After 5 hours we arrived in Oruro and went straight to the train station to buy tickets for Uyuni. Lucky there were still seats available and we only had to wait a few hours so it was perfect to visit the mercado central (main market) to indulge ourself into the local food, containing of a soup and plate with either pasta or rice, meat and potatoes, delicious and cheap!
Our train left in the afternoon and crossed a lake with flamingos along the way. A cool sight as you don’t see flamingos every day. However after the lake a more shocking sight revealed, from here we only saw trash next to the train tracks, unbelievable how the people in Bolivia deal with their garbage.

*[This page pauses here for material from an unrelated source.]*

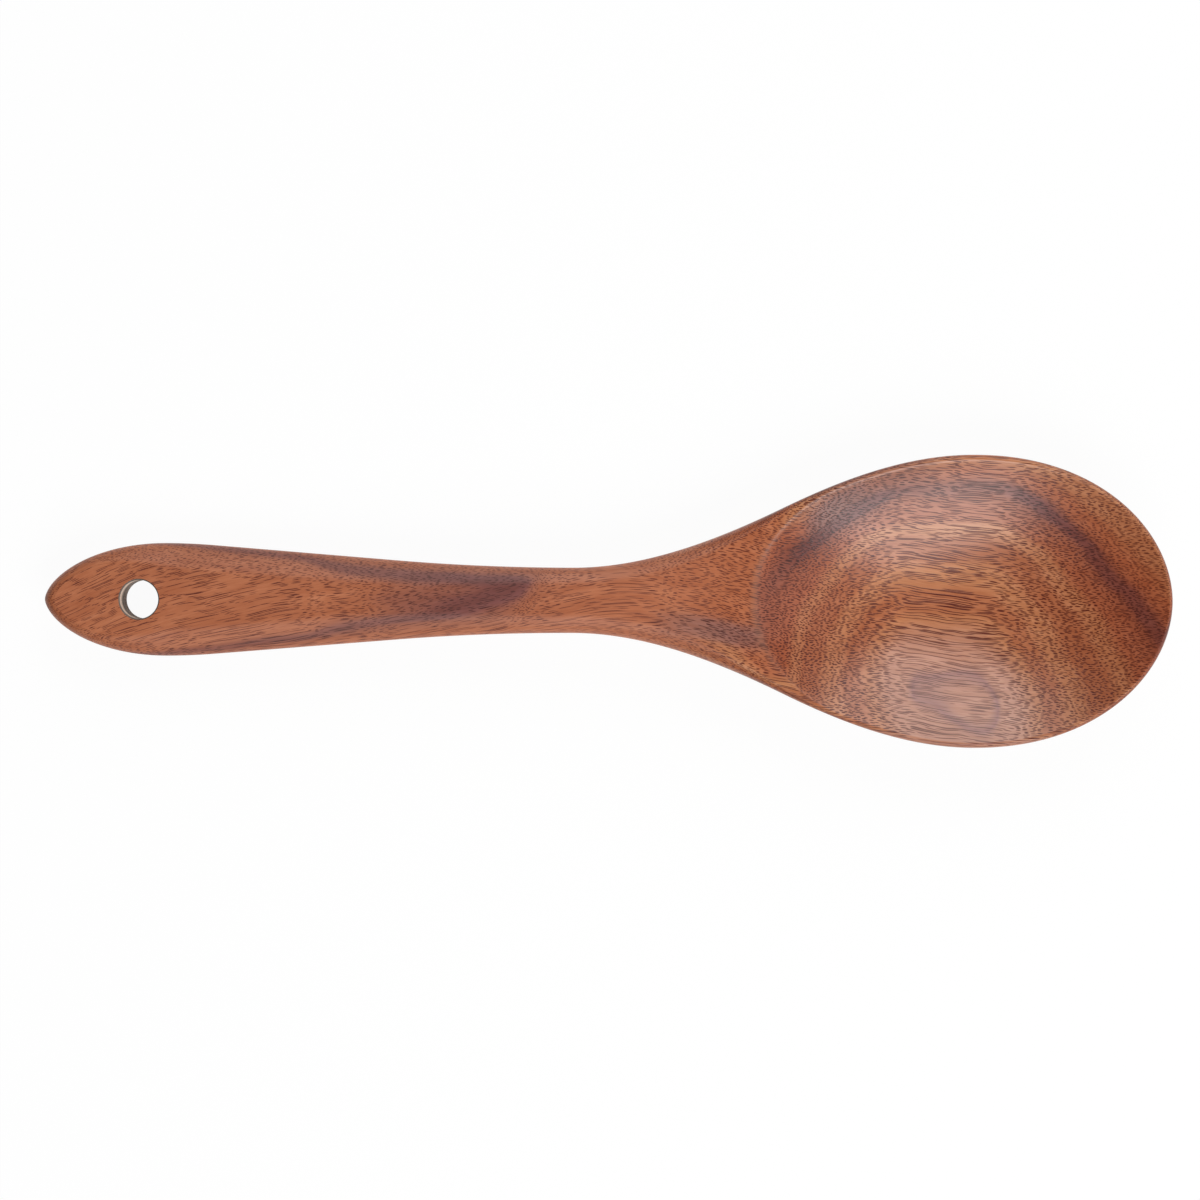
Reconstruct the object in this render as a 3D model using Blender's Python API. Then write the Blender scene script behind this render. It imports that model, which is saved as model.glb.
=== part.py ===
"""A wooden salad spoon, carved in one piece out of a hardwood board.

The spoon lies along X as it rests on a table, hollow up, with the butt of its handle at -X
and its bowl at +X. The blank is lofted over one half of the outline, row by row from the
underside's middle line round the widest line to the middle line of the top, and mirrored.
Two cutters finish it: the scoop hollows the bowl, and the drill makes the hanging hole.
Places along the spoon are measured from the tip of the butt.
"""

import math

import bmesh
import bpy
from mathutils import Matrix, Vector

MM = 0.001

# Outline, seen from above
HANDLE_LENGTH = 131.5 * MM  # tip of the butt to the neck's narrowest line
NECK_TO_BOWL = 99.4 * MM  # from there to the bowl's widest line
NOSE_LENGTH = 49.1 * MM  # from there to the tip of the bowl
GRIP_HEAD = 30.0 * MM  # tip of the butt to the grip's widest line
GRIP_WIDTH = 28.1 * MM
GRIP_TAPER = 0.081  # how much each side of the grip draws in along its length
NECK_WIDTH = 16.2 * MM
BOWL_WIDTH = 72.6 * MM
FLARE_STEEPNESS = 1.717  # of the bowl's shoulders, where 1 is a straight line from neck to bowl
FLARE_SHARE = 0.526  # where they are steepest, as a share of the way from neck to bowl
FLARE_RISE = 0.531  # and the share of the widening reached there
BUTT_FORM = (2.0, 0.6)  # powers of the rounded point, where 2 and 0.5 make an ellipse
NOSE_FORM = (2.15, 0.52)

# Heights above the table
GRIP_THICKNESS = 12.5 * MM  # at the grip's widest line
GRIP_SLOPE = 0.05  # rise of the flat top of the grip
NECK_LIFT = 6.4 * MM  # table to the underside of the neck
NECK_THICKNESS = 10.8 * MM
NECK_TOP_SLOPE = 0.02
NECK_SOLE_SLOPE = 0.04
HEEL_LIFT = 4.8 * MM  # table to the underside of the bowl's shoulders
HEEL_SLOPE = -0.15
BOWL_HEIGHT = 16.5 * MM  # table to the rim at the bowl's widest line
NOSE_RISE = 1.5 * MM  # rim at the tip above the rim at the widest line
NOSE_SLOPE = 0.05

# Edges of the top face: a soft bevel, and outside it a rounding down to the widest line
BUTT_BEVEL = 1.0 * MM
BUTT_BEVEL_DROP = 0.8 * MM
BUTT_ROUND = 1.0 * MM
BUTT_ROUND_DROP = 2.6 * MM
GRIP_BEVEL = 3.6 * MM
GRIP_BEVEL_DROP = 2.0 * MM
GRIP_ROUND = 2.7 * MM
GRIP_ROUND_DROP = 3.7 * MM
NECK_BEVEL = 2.2 * MM
NECK_BEVEL_DROP = 1.5 * MM
NECK_ROUND = 2.0 * MM
NECK_ROUND_DROP = 3.4 * MM
RIM_BEVEL = 0.4 * MM
RIM_BEVEL_DROP = 0.4 * MM
RIM_ROUND = 0.35 * MM
RIM_ROUND_DROP = 0.9 * MM
ROUND_SWEEP = math.radians(50)  # from the upright side to the bevel's slope
NARROWEST_TOP = 0.15  # share of the width that the edges always leave to the top face

# Underside
HANDLE_BELLY = 0.5  # power of the section, where 0.5 is an ellipse
BOWL_BELLY = 0.8
SOLE_SHARE = 0.17  # share of the width that is flat

# Hollow of the bowl
HOLLOW_DEPTH = 12.2 * MM  # below the rim at the bowl's widest line
HOLLOW_BACK = 54.3 * MM  # from the bowl's widest line to the hollow's end at the neck
HOLLOW_TURN = 32.9 * MM  # from the widest line to where the hollow leaves the rim
HOLLOW_END_POWER = 2.5  # fullness of that end, where 2 is an ellipse
FLOOR_SETBACK = 6.2 * MM  # from the widest line back to the deepest point
RIM_WIDTH = 0.95 * MM
NECK_LIP = 1.0 * MM  # softness of the hollow's edge at the neck
RIM_LIP = 0.12 * MM

# Hanging hole
HOLE_DIAMETER = 10.0 * MM
HOLE_PLACE = 23.5 * MM
HOLE_EASE = 0.5 * MM  # chamfer of its upper edge

# Steps of the loft and of the cutters
BUTT_STEPS = 10
SIDE_STEPS = 42
NOSE_STEPS = 16
BELLY_STEPS = 9
ROUND_STEPS = 3
HOLLOW_END_STEPS = 14
HOLLOW_SIDE_STEPS = 7
HOLLOW_RINGS = 8
HOLE_STEPS = 40
CLEARANCE = 2.0 * MM  # how far a cutter stands out of the blank
WELD = 0.001 * MM

WOOD_COLOUR = (0.30, 0.105, 0.035, 1.0)
WOOD_ROUGHNESS = 0.45


def between(start, end, share):
    return start + (end - start) * share


# Places that follow from the sizes above
NECK = HANDLE_LENGTH
BOWL = NECK + NECK_TO_BOWL
LENGTH = BOWL + NOSE_LENGTH
FLARE = between(NECK, BOWL, FLARE_SHARE)
TAPER_START = between(GRIP_HEAD, NECK, 0.12)
TAPER_END = between(GRIP_HEAD, NECK, 0.57)
FLAT_END = between(GRIP_HEAD, NECK, 0.64)
BUTT_EDGE_END = between(0, GRIP_HEAD, 0.27)
GRIP_EDGE_START = between(GRIP_HEAD, NECK, 0.06)
GRIP_EDGE_END = between(GRIP_HEAD, NECK, 0.4)
NECK_EDGE_END = between(NECK, BOWL, 0.2)
HOLLOW_END = BOWL - HOLLOW_BACK
HOLLOW_FULL = BOWL - HOLLOW_TURN
DEEPEST = BOWL - FLOOR_SETBACK
FLOOR = BOWL_HEIGHT - HOLLOW_DEPTH


def curve(knots, place):
    """Value at a place on a smooth curve through knots of (place, value, slope)."""
    for start, end in zip(knots, knots[1:]):
        if place <= end[0]:
            break
    run = end[0] - start[0]
    t = min(max((place - start[0]) / run, 0.0), 1.0)
    value = between(start[1], end[1], t * t * (3 - 2 * t))
    return value + run * t * (1 - t) * ((1 - t) * start[2] - t * end[2])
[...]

After about 7 hours in the journey the night had already fallen and temperatures started to decrease. Suddenly the train came to a stop in the middle of nowhere and stood there for at least an hour before an official person arrived in our wagon and informed everyone about the current situation. Before he arrived there were speculations of a roadblock on the traintracks created by the people of Potosí and we both started to get worried. Did we travel so far, just to get stopped before Uyuni with no option to continue and return for Oruro? Luckily for us, it turned out to be a problem in the tracks and they were trying to fix it. The railway in Bolivia turned out to be quite bad (who figured)? After 2 hours we finally started to move forward and heading towards Uyuni. It was already 11 PM in the evening and my patience started to decrease because the estimated arrival time was 9 PM and I was already traveling from the day before without sleep.
At midnight we finally arrived in Uyuni and by now we traveled for about 30 hours. We waited in the cold for our bags to unload from the train and walked to our hostel. I could finally sleep!